Rompu de par ses premiers amours aux «mathématiques sévères532», Bonnefoy trouve dans le surréalisme une puissance d’ouverture des images qu’il va pourtant mettre en doute dès ses premiers écrits. Le recueil Anti-Platon de 1947 s’ouvre ainsi sur une inquiétante description:

Il s’agit bien de cet objet : tête de femme plus grande que nature […] Toutes choses d’ici […] Ce rire couvert de sang, je vous le dit, trafiquants d’éternel, visages symétriques, absence du regard, pèse plus lourd dans la tête de l’homme que les parfaites Idées, qui ne savent que déteindre sur sa bouche533.

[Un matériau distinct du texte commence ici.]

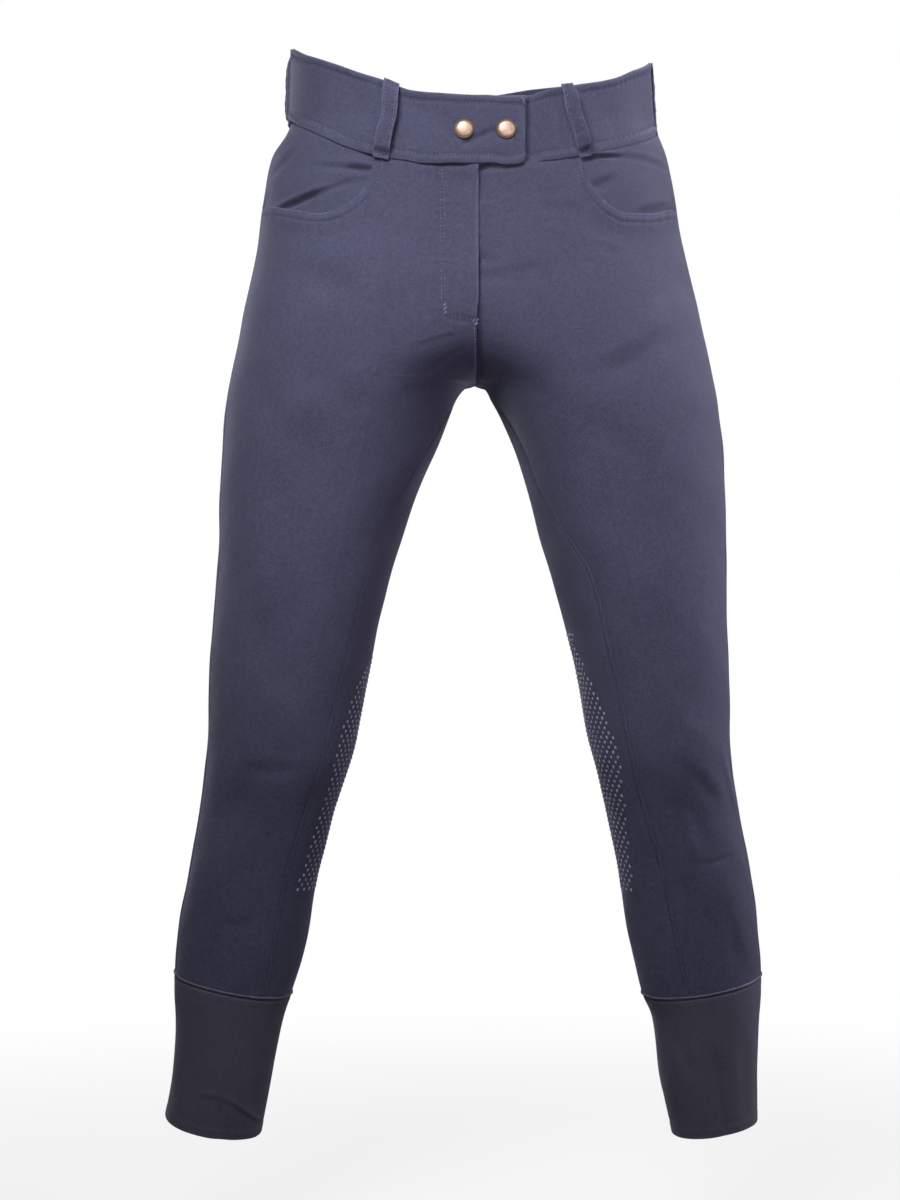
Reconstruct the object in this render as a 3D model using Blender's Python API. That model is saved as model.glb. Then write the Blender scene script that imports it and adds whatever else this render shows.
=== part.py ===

Le surréalisme conçoit l’imprévu comme un hasard teinté de magie, association d’éléments hétéroclites d’où jailliraient des significations ouvertes. Les pratiques du collage, du cadavre exquis ou de l’écriture automatique sont vues par Bonnefoy comme des tentations d’aimer dans la chose son image. «L’improbable» que soutient Bonnefoy n’est pas articulable avec une quelconque mystique occulte, un sur-réel qui s’ajouterait au déjà là. Il rapproche le surréalisme des arrières-mondes (d’où L’ Anti-Platon), et donc des religions en tant qu’elles sont des tentations gnostiques (on appelle gnose toute pensée qui vise à former un système autonome au monde). L’attrait pour le bizarre, du monstrueux, de l’énigme, de l’occulte qu’a le surréalisme attribue au monde des qualités de l’ailleurs, de ce qui n’est pas. Ce «religieux de travers534» s’émerveille d’un imprévu qui repose sur des coïncidences naturelles qu’on ne veut pas expliquer. Il fait du paysan un «mage535», du simple un artifice. «L’inquiétante étrangeté536» du surréalisme est celle d’un art qui dévalorise le terrestre au profit d’expériences de pensée qui séparent le monde en mondes. L’attention qu’il porte aux objets du quotidien s’oppose à la saisie calculatoire des mathématiques. Cependant, nous dit Bonnefoy, le surréalisme rejoint la science en dévalorisant l’ici («cet objet») au profit de connexions visant à recréer, comme l’indiquait Merleau-Ponty, un monde «autonome» qui vénère les images au détriment de la «présence» (Bonnefoy). La transcendance dont se réclame le surréalisme cherche des espaces inconnus sous les choses perceptibles. Dès lors, ce langage manque la parole, en tant que voix adressée à autrui. Bonnefoy rapproche l’échappée du sensible d’une conception égoïste de la vie, c’est-à-dire tournée vers soi, souveraine dans son arrachement. Par exemple, la vision (et non la vue) que donne Breton de Nadja537 est celle d’une femme rêvée, lointaine, inaperçue dans sa singularité d’être, non appréhendée en tant qu’existence. On pourra opposer cette figure de l’idéal (et donc du non réalisé) à la silhouette déambulatoire de Douve538, traversant les poèmes de Bonnefoy telle une ombre douée de parole. Nom incantatoire autant qu’incarné, Douve défie la pensée conceptuelle en muant de rivière à paysage, voix du passé, figuration impossible du poème, «l’imperfection [qu’] est la cime539». Elle donne à lire l’impossible réconciliation de l’être qui existe à son désir d’être autre.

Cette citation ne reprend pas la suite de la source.